Taniwha · on Dec 9, 2013

simply yes - but as I mentioned in our case by far the most most were going to be pixel burbles - you'd likely see one in the lifetime of your video card - the chances of the more serious sort of jabbering core sort of meltdown are much less likely - we design against them - but, one has to stress, not impossible.

You can design to be metastablity tolerant - use high-gain, high clk->Q flops as synchronizers, uses multiple synchronizers in a row (trading latency for reliability), you can do things to reduce frequencies (run multiple synchronizers in parallel, synchronize edges rather than absolute values etc), but in the end if you're synchronizing an asynchronous event you can't engineer metastability out of your design - you just have to make it "good enough" for some value of good enough that will keep marketing and legal happy.

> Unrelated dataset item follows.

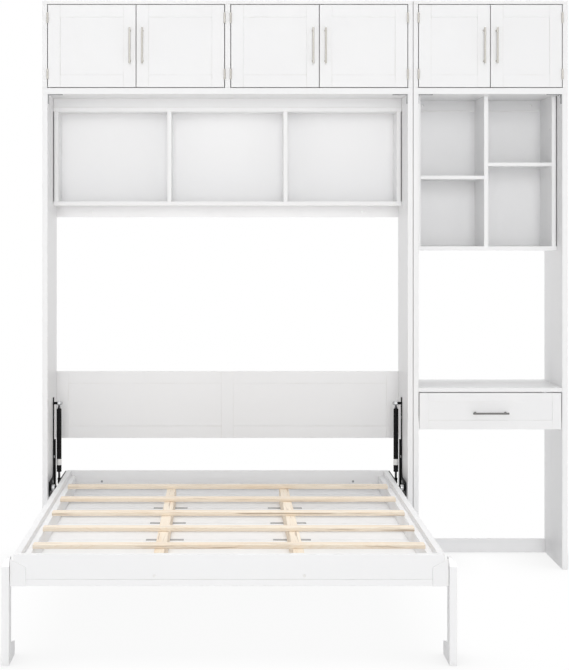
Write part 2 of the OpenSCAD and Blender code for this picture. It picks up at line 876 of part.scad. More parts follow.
// A leg: an upright with a toe towards the head, turning on its hinge bolt
module leg(right) {
    x = [bay_gap - leg_play - leg_t, bay_gap - leg_play];
    color(white)
        at_bay_side(right)
            difference() {
                side_plate(x, [
                    [foot_y, 0], [foot_y + toe_l, 0], [foot_y + toe_l, toe_end_h],
                    [foot_y + leg_d, toe_h], [foot_y + leg_d, leg_top],
                    [foot_y + leg_chamfer, leg_top], [foot_y, leg_top - leg_chamfer]
                ]);
                x_bar([x[0] - 1, x[1] + 1], [leg_hinge_y, leg_hinge_z], leg_bolt_r + pivot_play);
                translate([x[0], foot_y + leg_d + 1, leg_top])
                    rotate([90, 0, 0]) linear_extrude(leg_d + 2)
                        polygon([[-1, -leg_corner - 1], [-1, 1], [leg_corner + 1, 1]]);
            }
}

module leg_left() leg(false);
module leg_right() leg(true);

// Draws a strut part that hangs down from the top pin, along its axis
module along_strut(right) {
    at_bay_side(right)
        translate([strut_x, strut_pin[0], strut_pin[1]]) rotate([strut_lean, 0, 0]) children();
}

// An eye round an axis along X
module strut_eye(bore_r) {
    rotate([0, 90, 0]) difference() {
        translate([0, 0, -eye_t / 2]) cylinder(h = eye_t, r = eye_r);
        translate([0, 0, -eye_t / 2 - 1]) cylinder(h = eye_t + 2, r = bore_r);
    }
}

module strut_cylinder(right) {
    color(black_steel)
        along_strut(right) {
            strut_eye(strut_pin_r + pivot_play);
            translate([0, 0, -strut_neck]) cylinder(h = strut_neck - eye_r + 2, r = rod_r);
            difference() {
                translate([0, 0, -strut_neck - strut_l]) cylinder(h = strut_l, r = strut_r);
                translate([0, 0, -strut_neck - strut_l - 1])
                    cylinder(h = rod_l + 3, r = rod_r + pivot_play);
            }
        }
}

module strut_rod(right) {
    color(black_steel)
        along_strut(right) translate([0, 0, -strut_closed]) {
            strut_eye(stud_r + pivot_play);
            translate([0, 0, eye_r - 2]) cylinder(h = rod_end + 2, r = rod_r + 2);
            translate([0, 0, eye_r - 2]) cylinder(h = rod_out + rod_l - eye_r + 2, r = rod_r);
        }
}

module strut_cylinder_left() strut_cylinder(false);
module strut_cylinder_right() strut_cylinder(true);
module strut_rod_left() strut_rod(false);
module strut_rod_right() strut_rod(true);

module door_1() door(0);
module door_2() door(1);
module door_3() door(2);
module door_4() door(3);
module door_5() door(4);
module door_6() door(5);
module door_fittings_1() door_fittings(0);
module door_fittings_2() door_fittings(1);
module door_fittings_3() door_fittings(2);
module door_fittings_4() door_fittings(3);
module door_fittings_5() door_fittings(4);
module door_fittings_6() door_fittings(5);

bed_side_left();
bed_side_right();
desk_side_left();
desk_side_right();
base_rails();
head_panel();
apron_rail();
header_rail();
cubby_top();
cubby_bottom();
cubby_uprights();
cubby_back();
wide_cabinet_boards();
wide_cabinet_uprights();
wide_cabinet_back();
narrow_cabinet_boards();
narrow_cabinet_sides();
narrow_cabinet_back();
hutch_bottom();
hutch_uprights();
hutch_shelves();
hutch_back();
desk_top();
drawer_runners();
lift_plates();
strut_nuts();
hinge_leaves();
corner_brackets();
screws();
bed_side_rails();
bed_head_rail();
bed_foot_rail();
bed_face_boards();
slats();
slat_bearers();
slat_cleats();
corner_blocks();
lift_arms();
bed_bolts();
leg_left();
leg_right();
strut_cylinder_left();
strut_cylinder_right();
strut_rod_left();
strut_rod_right();
door_1();
door_2();
door_3();
door_4();
door_5();
door_6();
door_fittings_1();
door_fittings_2();
door_fittings_3();
door_fittings_4();
door_fittings_5();
door_fittings_6();
drawer_front();
drawer_box();
drawer_handle();
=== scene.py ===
"""The wall bed with its desk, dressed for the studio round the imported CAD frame.

Metres, in the frame's own axes: X to the right, Y towards the wall, Z up.
"""

import json
import logging
import math
from collections.abc import Callable, Sequence
from dataclasses import dataclass, field
from enum import Enum
from functools import cache

import bmesh
import bpy
from mathutils import Matrix, Vector

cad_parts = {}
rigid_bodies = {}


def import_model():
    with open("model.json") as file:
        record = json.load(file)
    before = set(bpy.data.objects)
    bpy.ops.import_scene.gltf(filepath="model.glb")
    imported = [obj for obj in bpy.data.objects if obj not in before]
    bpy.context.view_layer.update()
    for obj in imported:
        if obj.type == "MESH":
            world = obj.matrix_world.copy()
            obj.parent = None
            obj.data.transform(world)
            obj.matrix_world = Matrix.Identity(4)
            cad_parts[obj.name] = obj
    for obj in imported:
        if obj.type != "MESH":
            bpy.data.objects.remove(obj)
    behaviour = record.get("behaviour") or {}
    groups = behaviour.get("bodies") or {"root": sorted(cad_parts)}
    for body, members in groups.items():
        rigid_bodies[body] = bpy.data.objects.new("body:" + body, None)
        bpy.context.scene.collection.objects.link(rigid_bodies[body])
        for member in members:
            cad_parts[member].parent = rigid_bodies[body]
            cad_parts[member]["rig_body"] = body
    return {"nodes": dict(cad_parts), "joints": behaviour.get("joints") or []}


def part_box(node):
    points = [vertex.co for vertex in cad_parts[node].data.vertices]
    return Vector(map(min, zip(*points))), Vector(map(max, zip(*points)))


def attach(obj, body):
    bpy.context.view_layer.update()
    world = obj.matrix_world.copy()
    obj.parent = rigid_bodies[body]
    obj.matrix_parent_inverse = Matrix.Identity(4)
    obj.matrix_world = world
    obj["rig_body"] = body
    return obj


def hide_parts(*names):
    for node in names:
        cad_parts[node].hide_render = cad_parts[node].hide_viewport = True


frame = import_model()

log = logging.getLogger("wall_bed")

MM = 0.001
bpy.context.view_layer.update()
PLANK = "plank"

Point = tuple[float, float, float]
Range = tuple[float, float]
Colour = tuple[float, float, float]
Shape = bmesh.types.BMesh
Socket = bpy.types.NodeSocket
Tree = bpy.types.NodeTree


class Grain(Enum):
    """How far the wood's grain is turned from X, about Z."""

    ACROSS = 0.0
    ALONG = math.pi / 2


class Slot(Enum):
    """The record's material slots."""

    PAINT = "white_paint"
    LAMINATE = "white_laminate"
    PINE = "pine"
    BLACK = "black_steel"
    NICKEL = "brushed_nickel"
    ZINC = "zinc"


# ---------------------------------------------------------------- shader wiring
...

It's our dirty little secret (by 'our' I mean the whole industry)

elwell · on Dec 9, 2013

This field really interests me.

pedrocr · on Dec 8, 2013

It would be awesome if companies like Google would calculate MTBF statistics on components. They've done it for disks and it would be great to extend it to CPUs and memory modules. They're probably in a better position than even Intel to calculate these things with precision.

bcoates · on Dec 9, 2013

Here's one for RAM in servers, from Google: http://news.cnet.com/8301-30685_3-10370026-264.html

Found it here, which also goes into some testing the Guild Wars guys did on their population of gamer PCs: http://www.codeofhonor.com/blog/whose-bug-is-this-anyway (scroll down to "Your computer is broken", around 1% of the systems they tested failed a CPU-to-RAM consistency stress test)

Both of them indicate intermittently defective components in running systems are way more common than anybody assumes.

raverbashing · on Dec 9, 2013

This is very interesting

But when they say "Memory Error", even though it's something detected/corrected by ECC I'm not sure we can say 'the memory is defective'

It may be a combination of the conditions of power/load/data/time since last refresh and variance between modules.

Since Google appears not to show all the data they have, we probably are not going to get that from them though :/

rkangel · on Dec 8, 2013

They'd have to be careful with how they quoted the numbers though. As Linus accurately points out, MTBF varies wildly depending on the usage pattern. If you want to quote it in a unit of time, e.g. "years", then you have to specify the usage the part has been under, which will be very different for a server part compared to a desktop part. You could quote it per instruction or equivalent, I suppose, taking into account how hard the component is used, but even that isn't perfect.

bobdvb · on Dec 9, 2013

MTBF is quite well tied to a contract purchasing when you buy large quantities of components for manufacturing. Intel don't know where people are going to use their products and the range of environments they get exposed to can't be easily equated for.

I know Intel has been working for some time on the idea of high temperature data centres, this will impact the MTBF of all components but you can always calculate the cost of the losses vs the cost of the cooling: http://www.datacenterdynamics.com/focus/archive/2012/08/inte...

amscanne · on Dec 8, 2013

Interesting relevant paper: http://www.cs.cmu.edu/~bianca/fast07.pdf

Table 3 suggests that there are data sets that include all components (CPU, memory, power supplies, etc.).

avn2109 · on Dec 8, 2013

Data of the sort shown in Table 3 certainly exists. However, it's often inaccessible to the public because companies tend to treat it as a trade secret.

Any large company that makes things employs a bunch of reliability engineers, who are usually EE's or ME's who make Weibull plots and bathtub curves all day (to set the warranty duration, mostly). These guys have all the data you could ever want on this topic, but they're not sharing. Especially at Intel.

zebra · on Dec 8, 2013

I'm almost sure that the components without moving parts will become technologically obsolete long before they start to fail. When I buy used laptop I always change the HDD, the DVD and its reliability jumps sharply up.

pedrocr · on Dec 8, 2013

That may very well be true on average but I'd bet there are plenty of CPUs and memory modules that fail in the first year of usage for example. After all CPUs are tested and sorted into high/low performance parts, so sample variation itself would be enough to generate some early failures.

As a consumer it's hard enough to keep up with what's reliable in hard drives. Keeping the manufacturers honest with good stats for the most common parts would be great.

jfim · on Dec 8, 2013

Even things with moving parts, it would be nice to know that model X of brand Y has a MTBF of 4.5 years, but hunting the same model X 4.5 years later isn't likely to yield the exact same hardware but some later revision of the same specced hardware.

superuser2 · on Dec 9, 2013

I've seen a lot of failed laptop motherboards.

wging · on Dec 8, 2013

They might very well do this already. But it'd seem they're disincentivized to make this information public... do they publish the disk information?